UK - The three BA trustees who quit their roles over the move to CPI indexation have pledged to fight their corner until the remaining board members relent.
Speaking during a video interview former member-nominated trustee Mike Post said: "I do not do lost causes. This is perfectly winnable."
Retired captain Cliff Pocock also revealed the trio had secured a meeting with a government minister over the contentious issue. He said the campaign was also looking to engage with other schemes in a similar position as well as pensioner member groups to keep up pressure on BA.
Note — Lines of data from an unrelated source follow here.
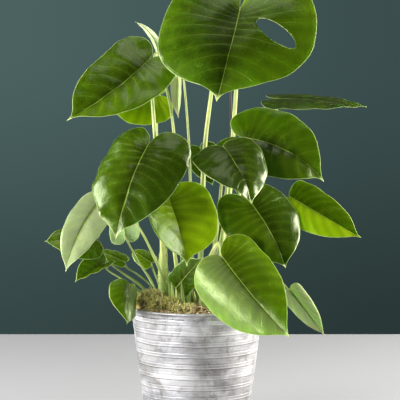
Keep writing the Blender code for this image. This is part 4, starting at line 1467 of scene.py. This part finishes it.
class PotSettings(bpy.types.PropertyGroup):
    """Sizes and finish of the zinc pot"""

    rib_rise: size_property("Band rise", "How far each band stands out of the wall", 0.00022)
    dents: size_property("Dents", "How deep the dents in the thin wall are", 0.00018)
    roughness: share_property("Roughness", "How dull the metal is", 0.42)
    metallic: share_property("Metal", "How much bare metal shows through the limewash", 0.9)
    zinc_light: colour_property("Light zinc", "Bright crystals of the zinc", (0.72, 0.72, 0.75))
    zinc_grey: colour_property("Zinc", "Main grey of the zinc", (0.50, 0.50, 0.53))
    # Also the colour of the shadow lines painted beside the bands and under the rim.
    zinc_dark: colour_property("Dark lines", "Scratches and lines below bands", (0.13, 0.12, 0.11))
    # Also the colour of the highlight lines painted on the bands.
    limewash_and_highlight: colour_property("Limewash", "Chalky white over the metal", (0.88, 0.87, 0.88))
    stain_brown: colour_property("Stain", "Brownish grey stains", (0.20, 0.18, 0.155))


class LeafSettings(bpy.types.PropertyGroup):
    """Sizes and colours of the blades"""

    thickness: size_property("Thickness", "Thickness of a blade at its midrib", 0.00055)
    groove: size_property("Midrib groove", "How deep the midrib lies in the upper face", 0.00035)
    midrib: size_property("Midrib ridge", "How far the midrib stands out below", 0.0011)
    puff: share_property("Puff", "How much the blade puckers between its veins", 0.6, 3.0)
    wave: share_property("Wave", "How much the margin waves", 0.65, 3.0)
    glow: share_property("Glow", "How much light comes through the blade", 0.35)
    gloss: share_property("Gloss", "How strongly the upper face reflects", 0.43)
    young_gloss: share_property("Young gloss", "How strongly the youngest blades reflect", 0.12)
    gloss_tint: colour_property("Gloss tint", "Colour of the reflections", (0.86, 1.0, 0.50))
    upper_roughness: share_property("Upper roughness", "How dull the upper face is", 0.23)
    lower_roughness: share_property("Lower roughness", "How dull the underside is", 0.52)
    dark_green: colour_property("Dark green", "Shade of the darkest blades", (0.022, 0.045, 0.0006))
    mid_green: colour_property("Mid green", "Shade of most blades", (0.075, 0.138, 0.0012))
    lime_green: colour_property("Lime green", "Shade of the youngest blades", (0.29, 0.44, 0.002))
    vein_green: colour_property("Vein green", "Pale green of midrib and veins", (0.26, 0.40, 0.04))
    # The blades' own pale margin, painted lighter as a rim of light.
    margin_and_rim_light: colour_property("Margin", "Thin pale line along the margin", (0.55, 0.62, 0.25))
    # Colour of the pale film on young blades, also laid on glossy blades as painted sheen.
    film_and_sheen_pale: colour_property("Bloom", "Pale film on some blades", (0.80, 0.84, 0.56))
    under_green: colour_property("Underside green", "Below the dark blades", (0.085, 0.15, 0.025))
    under_lime: colour_property("Underside lime", "Below the young blades", (0.30, 0.48, 0.08))


class StalkSettings(bpy.types.PropertyGroup):
    """Sizes and colours of the stalks, stems and cane"""

    sheath: share_property("Sheath", "How far the sheath stands out of a stalk's foot", 1.0, 2.0)
    knee: share_property("Knee", "How much a stalk swells below its blade", 1.0, 2.0)
    shoots: count_property("Young shoots", "Number of shoots at the foot", 46)
    roughness: share_property("Roughness", "How dull the stalks are", 0.42)
    pale_green: colour_property("Pale green", "Main green of the stalks", (0.74, 0.82, 0.24))
    deep_green: colour_property("Deep green", "Darker streaks", (0.10, 0.17, 0.02))
    ridge_cream: colour_property("Ridge cream", "Light ridges", (0.88, 0.90, 0.48))
    foot_green: colour_property("Foot", "Dull brownish green at the soil", (0.15, 0.17, 0.04))
    stem_green: colour_property("Stem green", "Green of the short thick stems", (0.42, 0.55, 0.09))
    cork_brown: colour_property("Cork", "Leaf scars and corky patches", (0.20, 0.13, 0.06))
    cane_dark: colour_property("Dark cane", "Darker grain of the cane", (0.018, 0.011, 0.008))
    cane_light: colour_property("Light cane", "Lighter grain of the cane", (0.055, 0.032, 0.020))


class SoilSettings(bpy.types.PropertyGroup):
    """Amounts and colours of soil, bark and moss"""

    roughness_height: size_property("Crumbs", "How uneven the soil's top is", 0.0016)
    chips: count_property("Bark chips", "Number of bark chips", 230)
    threads: count_property("Coir threads", "Number of coir threads", 420)
    sprigs: count_property("Moss sprigs", "Number of moss sprigs", 1500)
    peat_dark: colour_property("Dark peat", "Gaps in the soil", (0.020, 0.012, 0.007))
    peat_brown: colour_property("Peat", "Main brown of the soil", (0.12, 0.065, 0.028))
    bark_brown: colour_property("Bark", "Brown of the chips", (0.46, 0.28, 0.11))
    fibre_tan: colour_property("Coir", "Light tan threads", (0.86, 0.68, 0.34))
    moss_olive: colour_property("Moss shade", "Darker moss", (0.17, 0.19, 0.012))
    moss_lime: colour_property("Moss light", "Yellow-green moss tips", (1.0, 0.95, 0.22))


class StageSettings(bpy.types.PropertyGroup):
    """Table, backdrop and lights"""

    table: colour_property("Table", "Plain pale table top", (0.35, 0.35, 0.35))
    wall: colour_property("Wall", "Plain backdrop behind the table", (0.070, 0.122, 0.119))
    table_depth: size_property("Table depth", "How far the table reaches behind the pot", 0.79)
    key_power: power_property("Key light", "Power of the light on the right", 64.0)
    side_power: power_property("Side light", "Power of the light on the left", 36.0)
    window_power: power_property("Window light", "Power of the small light in front, left", 29.0)
    top_power: power_property("Top light", "Power of the light above", 5.0)


# Operators


class PLANT_OT_pot(bpy.types.Operator):
    """Build the ribbed zinc pot"""

    bl_idname = "plant.pot"
    bl_label = "Zinc Pot"

    def execute(self, context):
        pot = context.scene.plant_pot
        add_piece("pot_skin", pot_mesh(pot), [zinc_look(pot)], ["pot"])
        return {"FINISHED"}


class PLANT_OT_soil(bpy.types.Operator):
    """Build the soil with its bark chips and coir threads"""

    bl_idname = "plant.soil"
    bl_label = "Soil and Bark"

    def execute(self, context):
        soil = context.scene.plant_soil
        add_piece("soil_body", soil_mesh(soil), [soil_look(soil)], ["soil"])
        add_piece("bark_and_coir", bark_mesh(soil), [bark_look(soil)])
        return {"FINISHED"}


class PLANT_OT_moss(bpy.types.Operator):
    """Build the mound of moss beside the left stem"""

    bl_idname = "plant.moss"
    bl_label = "Moss"

    def execute(self, context):
        soil = context.scene.plant_soil
        add_piece("moss_mound", moss_mesh(soil), [moss_look(soil)])
        return {"FINISHED"}


class PLANT_OT_stems(bpy.types.Operator):
    """Build the short thick stems and the cane"""

    bl_idname = "plant.stems"
    bl_label = "Stems and Cane"

    def execute(self, context):
        stalk = context.scene.plant_stalk
        skin = stem_look(stalk)
        for number, stem in enumerate(STEMS):
            add_piece(stem.name + "_skin", stem_mesh(stem, number), [skin], [stem.name])
        add_piece("cane", cane_mesh(), [stake_look(stalk)], ["stake"])
        return {"FINISHED"}


class PLANT_OT_blades(bpy.types.Operator):
    """Build every blade with its veins, puckers and waves"""

    bl_idname = "plant.blades"
    bl_label = "Blades"

    def execute(self, context):
        leaf = context.scene.plant_leaf
        grown = upper_blade_look("blade upper face", leaf, leaf.gloss)
        young = upper_blade_look("young blade upper face", leaf, leaf.young_gloss)
        under = lower_blade_look("blade underside", leaf)
        for blade in BLADES:
            look = LOOKS[blade.name]
            upper = young if max(look.left, look.right) > YOUNG_LIGHTNESS else grown
            shape = BladeShape(blade)
            mesh = blade_mesh(shape, look, leaf)
            piece = add_piece(blade.name + "_skin", mesh, [upper, under], [blade.name])
            if blade.name == HOLED_BLADE:
                punch_hole(piece, shape)
        return {"FINISHED"}


class PLANT_OT_stalks(bpy.types.Operator):
    """Build every stalk with its groove, sheath and knee"""

    bl_idname = "plant.stalks"
    bl_label = "Stalks"

    def execute(self, context):
        settings = context.scene.plant_stalk
        skin = stalk_look(settings)
        for number, blade in enumerate(BLADES):
            node = blade.name.replace("leaf", "petiole")
            name = node + "_skin"
            mesh = stalk_mesh(name, STALKS[blade.name], BladeShape(blade), number, settings)
            add_piece(name, mesh, [skin], [node])
        add_piece("sheaths_and_shoots", shoots_mesh(settings), [skin])
        return {"FINISHED"}


def table_look(stage):
    look, w, shader = new_material("table top", 0.55)
    mottle = mottled(w, w.place(), 3.0)
    w.feed(shader["Base Color"], w.coats(stage.table, (mottle["Patches"], 0.06, MID_GREY)))
    return look


def add_light(stage, name, right_of_front, up, distance, size, tint):
    """A soft rectangular light that faces the middle of the plant"""
    middle = np.array(PLANT_MIDDLE)
    place = middle + looking(right_of_front, up) * distance
    lamp = bpy.data.lights.new(name, "AREA")
    lamp.shape = "RECTANGLE"
    lamp.size, lamp.size_y = size
    lamp.energy = getattr(stage, name + "_power")
    lamp.color = tint
    item = bpy.data.objects.new(name, lamp)
    item.location = place
    item.rotation_euler = Vector(middle - place).to_track_quat("-Z", "Y").to_euler()
    bpy.context.collection.objects.link(item)


def backdrop(stage):
    """A dark wall behind the table for the eye, with painted light that falls off toward its right
    and its foot, and soft neutral light for the plant
    """
    world = bpy.data.worlds.new("studio")
    bpy.context.scene.world = world
    world.use_nodes = True
    world.node_tree.nodes.clear()
    w = Wiring(world.node_tree)
    x, _, z = w.parts(w.node("ShaderNodeTexCoord").outputs["Generated"])
    glow = w.times(w.ease(x, -0.11, 0.11, 1.0, 0.62), w.ease(z, -0.16, 0.0, 0.5, 1.0))
    glow = w.node("ShaderNodeCombineColor", {0: glow, 1: glow, 2: glow}).outputs[0]
    wall = w.mix(1.0, stage.wall, glow, "MULTIPLY")
    seen = w.node("ShaderNodeBackground", {"Color": wall, "Strength": 1.0}).outputs[0]
    light = w.node("ShaderNodeBackground", {"Color": SKY_TINT, "Strength": SKY_STRENGTH}).outputs[0]
    ray = w.node("ShaderNodeLightPath").outputs["Is Camera Ray"]
    shown = w.node("ShaderNodeMixShader", {0: ray, 1: light, 2: seen}).outputs[0]
    w.node("ShaderNodeOutputWorld", {"Surface": shown})


def add_table(stage):
    """A plain table top under the pot, which ends some way behind it"""
    reach = 4.0
    far = stage.table_depth
    mesh = bpy.data.meshes.new("table_top")
    corners = [(-reach, -reach, 0), (reach, -reach, 0), (reach, far, 0), (-reach, far, 0)]
    mesh.from_pydata(corners, [], [(0, 1, 2, 3)])
    mesh.materials.append(table_look(stage))
    table = bpy.data.objects.new("table_top", mesh)
    bpy.context.collection.objects.link(table)


def add_camera():
    """A long lens at the photo's height and tilt"""
    camera = bpy.data.cameras.new("camera")
    camera.lens = CAMERA_LENS
    camera.sensor_width = CAMERA_SENSOR
    eye = bpy.data.objects.new("camera", camera)
    eye.location = CAMERA_PLACE
    eye.rotation_euler = (radians(90 - CAMERA_TILT), 0.0, 0.0)
    bpy.context.collection.objects.link(eye)
    bpy.context.scene.camera = eye


class PLANT_OT_stage(bpy.types.Operator):
    """Set the table, the soft lights and the camera"""

    bl_idname = "plant.stage"
    bl_label = "Stage"

    def execute(self, context):
        stage = context.scene.plant_stage
        add_table(stage)
        backdrop(stage)
        for light in LIGHTS:
            add_light(stage, *light)
        add_camera()
        context.scene.view_settings.view_transform = "Standard"
        return {"FINISHED"}


class PLANT_PT_parts(bpy.types.Panel):
    """Lists the plant's parts in the sidebar"""

    bl_label = "Potted Monstera"
    bl_idname = "PLANT_PT_parts"
    bl_space_type = "VIEW_3D"
    bl_region_type = "UI"
    bl_category = "Plant"

    def draw(self, context):
        for made in OPERATORS:
            self.layout.operator(made.bl_idname)


SETTINGS = (
    ("plant_pot", PotSettings),
    ("plant_leaf", LeafSettings),
    ("plant_stalk", StalkSettings),
    ("plant_soil", SoilSettings),
    ("plant_stage", StageSettings),
)
OPERATORS = (PLANT_OT_pot, PLANT_OT_soil, PLANT_OT_moss, PLANT_OT_stems, PLANT_OT_blades,
             PLANT_OT_stalks, PLANT_OT_stage)


def register():
    for name, group in SETTINGS:
        bpy.utils.register_class(group)
        setattr(bpy.types.Scene, name, PointerProperty(type=group))
    for made in OPERATORS:
        bpy.utils.register_class(made)
    bpy.utils.register_class(PLANT_PT_parts)


def unregister():
    bpy.utils.unregister_class(PLANT_PT_parts)
    for made in reversed(OPERATORS):
        bpy.utils.unregister_class(made)
    for name, group in reversed(SETTINGS):
        delattr(bpy.types.Scene, name)
        bpy.utils.unregister_class(group)


def main():
    register()
    bpy.ops.plant.pot()
    bpy.ops.plant.soil()
    bpy.ops.plant.moss()
    bpy.ops.plant.stems()
    bpy.ops.plant.blades()
    bpy.ops.plant.stalks()
    bpy.ops.plant.stage()


if __name__ == "__main__":
    main()
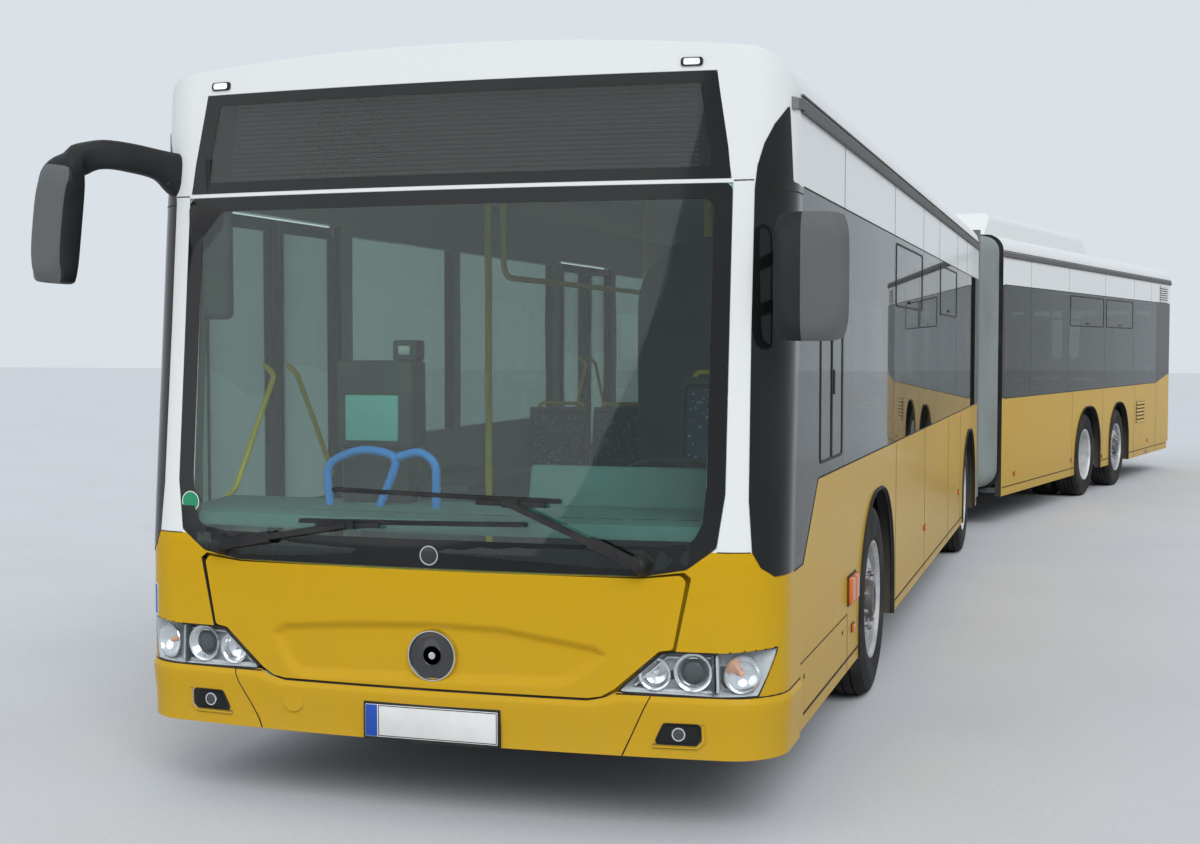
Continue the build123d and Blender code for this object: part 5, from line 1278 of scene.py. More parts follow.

The video also revealed thousands of members are set to attend a scheme members meeting in July. The trustee board has been tasked with finding a suitable venue to accommodate the 2,000 estimated people who want to attend.
Pocock said: "In my view, members have developed ,over the years, an overwhelming expectation of RPI pension increases. We need to remember there have been thousands of individual decisions made on this basis, whether that be commutation, early retirement, transferring out.
"APS is a very well funded scheme. Both the funding plan and valuation were based on assumption RPI would continue to be paid.
"In addition to the funding plan the trustees having place two substantial contingent assets, which would become payable should BA be unable to fulfil its obligations.
"It is very much in the interest of the trustees that BA remains a strong and growing company. Indeed it is a strong company. It is part of a strong group. It declared until June last year it was will to pay RPI.
"We have secured a meeting with an appointment with a government minister to discuss the issues we face. We are also looking to engage with other schemes in a similar position."
During the interview, Post said: "In view of the fact that only a year ago our funding plan was agreed with BA so that we paid RPI, and we knew that BA was able to afford to pay RPI, I was absolutely astonished that the trustees did not vote to pay RPI.
"Our duty as trustees is to act in the best financial interest of our beneficiaries. The fact that the board voted not to do so led directly to my resignation."
He added well over half of APS pensions in payment are less than £10,000 a year and the former trustees were leading the charge for all APS beneficiaries.
"Since I resigned from the board about six weeks ago, I have received numerous letters from widows who when their husbands died received letters from BA pensions telling them their pension increases would be RPI and now this is not the case.
"We are going to win, we want people to attend the members meeting, to write to their MPs. It is by the pressure of the people in APS we will win."